Anyone familiar with theis evolution for conventional resources where, for example, 3D seismic can play a much more significant role, will recognise that significantly more dynamic evidence is required for unconventionals – see an excellent review by Chernik.

The first steps for defining the geology are similar whatever the oil quality: understand the regional geology and depositional environment; identify the areal extent of the formation/play; shoot a 3D seismic survey; drill vertical appraisal wells to take core, cutting samples and logs (drill enough wells to have ‘triangulation’ and to identify reservoir transitions within the acreage); take pressure measurements; complete core and cuttings studies to identify geology, mineralogy, geochemical, petrophysical and geomechanical properties, and rock-fluid compatibility; correlate logs to core, and then use all available data to generate geological mapping and to verify the regional geological and sedimentological models.

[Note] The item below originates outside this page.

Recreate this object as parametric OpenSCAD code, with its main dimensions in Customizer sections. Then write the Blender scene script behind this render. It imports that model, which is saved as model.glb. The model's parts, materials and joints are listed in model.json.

The resulting ‘static’ geological model integrates - and resolves conflicts between - seismic, a sedimentological model, core-correlated well log information and rock properties. It is then vital to add an assessment of the ‘dynamic’ behaviour of the reservoir. In circumstances where reservoir performance is already well known – for example in a ‘mature’ area such as the North Sea – or can be reliably predicted – for example dealing with light oils in deep water clastic reservoirs, this can be achieved by collecting an adequate number of drill stem tests (DSTs) in which wells are flowed for a relatively short time (24 hours or a day or two). However, DST data is too short term for unconventional oils where questions arise as to the longer term flow of oil - out of the reservoir, and then through the well bore, the sub-sea installations and any…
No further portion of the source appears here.